The public defender also argued that the newly enacted section of Penal Code § 459.5, creating the offense of misdemeanor shoplifting, indicated that Prop 47 applied to burglary offenses.

The trial court denied the petition, explaining that the breaking and entering aspect of attempted burglary made Acosta’s conviction distinguishable from those enumerated under Prop 47 because none of those offenses involved breaking and entering, which made the conduct more serious.
Acosta then appealed to the Second Appellate District.  However, the Second Appellate District affirmed the trial court.  Its reasoning is what is important for the reader of this article who may seek Prop 47 relief for the same or a similar burglary related offense.

The Second Appellate Court first noted that no other reported decision existed related to attempted burglary of a vehicle and Prop 47.  Therefore, the court had to interpret the legislative intent of Prop 47 and what elements of auto burglary were relevant.

In looking at auto burglary, the court noted that the crime of burglary can be committed without an actual taking, as opposed to crimes of theft, robbery or carjacking.

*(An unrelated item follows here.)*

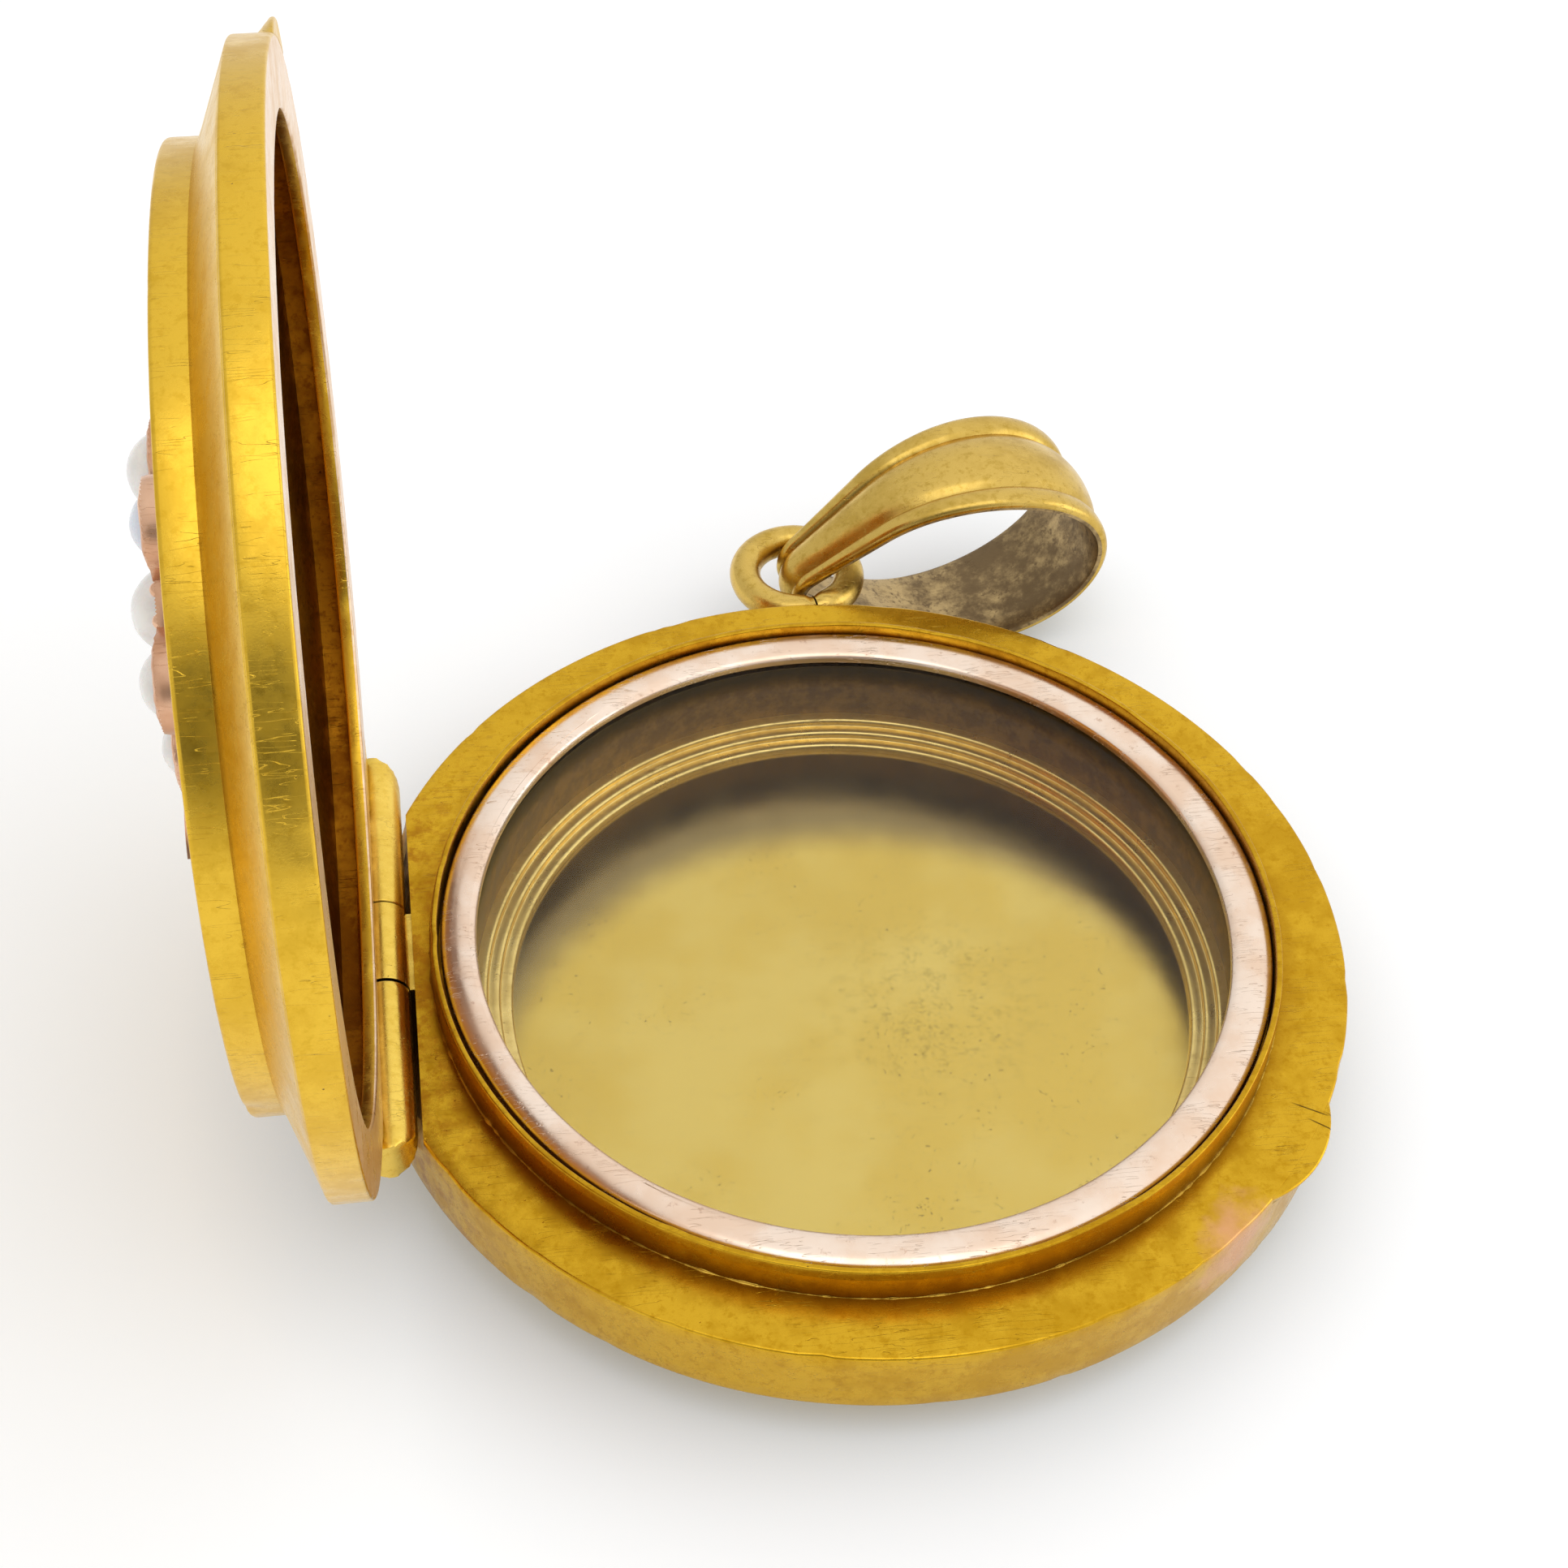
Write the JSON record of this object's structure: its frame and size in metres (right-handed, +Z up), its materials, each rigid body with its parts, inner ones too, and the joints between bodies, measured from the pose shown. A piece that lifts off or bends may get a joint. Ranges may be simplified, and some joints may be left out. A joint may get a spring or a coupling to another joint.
{
  "type": "locket",
  "caption": "Round hinged locket, cover standing open, glazed picture well in the body, pearl flower on the cover and a ribbed bail on a soldered loop.",
  "frame": {"origin": "centre of the flat back face the locket lies on", "axes": "+Z up out of the back through the crystal, hinge line along Y on the -X side, bail loop near +Y"},
  "size_m": [0.0372, 0.0388, 0.0355],
  "materials": {
    "gold_satin": "satin, hand polished",
    "floor_gold": "pale satin",
    "rose_gold": "polished rose gold",
    "half_pearl": "pearl lustre",
    "crystal_glass": "clear",
    "hinge_wire": "drawn wire"
  },
  "bodies": {
    "case_body": {"body_band": "gold_satin", "body_flange": "gold_satin", "body_ledge": "gold_satin", "body_lower_band": "gold_satin", "back_plate": "gold_satin", "hinge_seat": "gold_satin", "body_knuckle": "gold_satin", "body_thumb_lip": "gold_satin", "snap_collar": "gold_satin", "bezel_ring": "rose_gold", "crystal": "crystal_glass", "well_wall": "gold_satin", "picture_rim": "gold_satin", "floor_plate": "floor_gold", "bail_loop": "gold_satin"},
    "cover": {"cover_flange": "gold_satin", "cover_band": "gold_satin", "cover_ledge": "gold_satin", "cover_upper_band": "gold_satin", "cover_face": "gold_satin", "cover_thumb_lip": "gold_satin", "cover_bearer": "gold_satin", "upper_knuckle": "gold_satin", "lower_knuckle": "gold_satin", "hinge_pin": "hinge_wire", "flower_plaque": "rose_gold", "leaf_spray": "rose_gold", "setting_grains": "rose_gold", "centre_pearl": "half_pearl", "petal_pearl_1": "half_pearl", "petal_pearl_2": "half_pearl", "petal_pearl_3": "half_pearl", "petal_pearl_4": "half_pearl", "petal_pearl_5": "half_pearl", "petal_pearl_6": "half_pearl"},
    "bail": {"bail": "gold_satin"}
  },
  "joints": [
    {"name": "cover_hinge", "type": "hinge", "parent": "case_body", "child": "cover", "pos_m": [-0.0154, 0.0008, 0.00415], "axis": [0, 1, 0], "range_deg": [0, 91]},
    {"name": "bail_swing", "type": "hinge", "parent": "case_body", "child": "bail", "pos_m": [0.00058, 0.01832, 0.00365], "axis": [0, 0, 1], "range_deg": [-12, 165]}
  ]
}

People v. Magallanes (2009) 173 Cal.App.4th 529, 535-536.  Therefore, burglary really is not a theft offense, although grand theft or petty theft usually accompanies the burglary.

Likewise, burglary of a vehicle was not analogous to Penal Code § 459.5.  In auto burglary, the offense involves entering a locked vehicle, whereas in shoplifting under § 459.5, the individual enters a commercial establishment while it is open during normal business hours.
Therefore, Acosta’s attempt to include attempted auto burglary under the provisions as Prop 47 failed.

The citation for the Second Appellate District Court ruling discussed above is People v. Jose Miguel Robles Acosta (2d App. Dist., 2015) 242 Cal.App.4th 521.